I guess I will have to properly work out a clean way of doing it, if any of my combined assets are not disposed of together.
Actually there are no challenges nor unconventional approaches.
For the dead asset it doesn’t require any negative adjustments to the acquisition cost or the accumulated depreciation, nor will it’s disposal have any impact on prior accounting periods. Furthermore, the recording of a gain or loss would be continued to be maintained by the current built-in Manager process.
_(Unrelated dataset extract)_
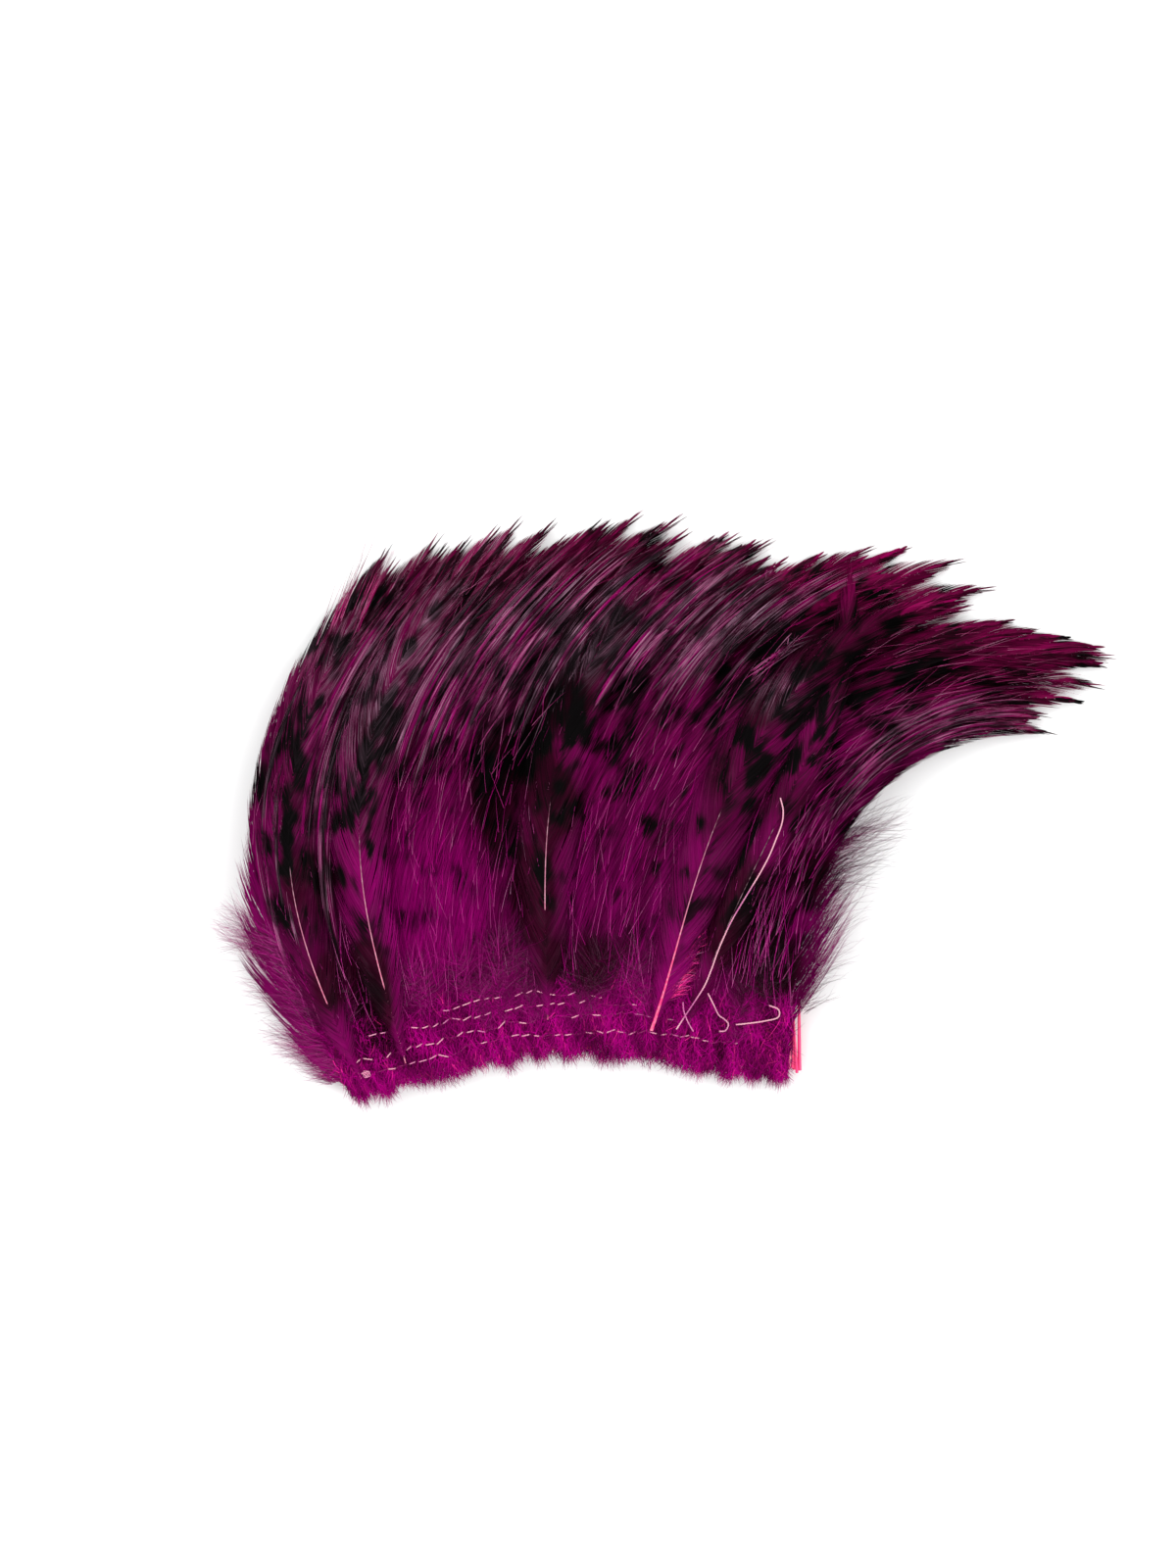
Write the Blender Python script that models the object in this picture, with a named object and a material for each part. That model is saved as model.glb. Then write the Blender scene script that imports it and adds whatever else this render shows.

Lastly, I don’t know of any auditor who wouldn’t understand the removal of a dead asset which is a component of a group asset.
Manager can support the disposal of a part asset (or the salvaged components).
1 - you transfer via a zero total New Receipt the “book value” of the surviving (good) asset from the current asset listing to a new asset listing. (assuming diminishing value depreciation)
2 - Then for the current asset listing you do a disposal using the existing process which will allocate the dead assets loss to the P&L.
That is a smart idea given Managers asset management functionality.
Thinking about it, if required the original asset value and depreciation could also be transferred to the new listing if required by:
Transferring the original value of the component of the asset being retained (using @Brucanna method above)
Transfer the past depreciation of the component of the asset being retained (via a negative depreciation entry for the old listing and an equal but positive depreciation entry for the new listing).
Dispose of the remaining asset in the old listing (as described by @Brucanna above).
Edit
Steps 1 & 2 above split one asset into two in a cost neutral fashion. This is most cleanly done on the same day a business last allocated it’s asset depreciation (thus avoiding the need for any additional or partial period depreciation calculations). The user is also free to decide which assets are move to the new Manager asset entry (ie the part to be disposed or the part to be retained).
After steps 1 & 2 are done, either the new or original asset group could be disposed by Managers normal method, dated the day the asset disposal occurs.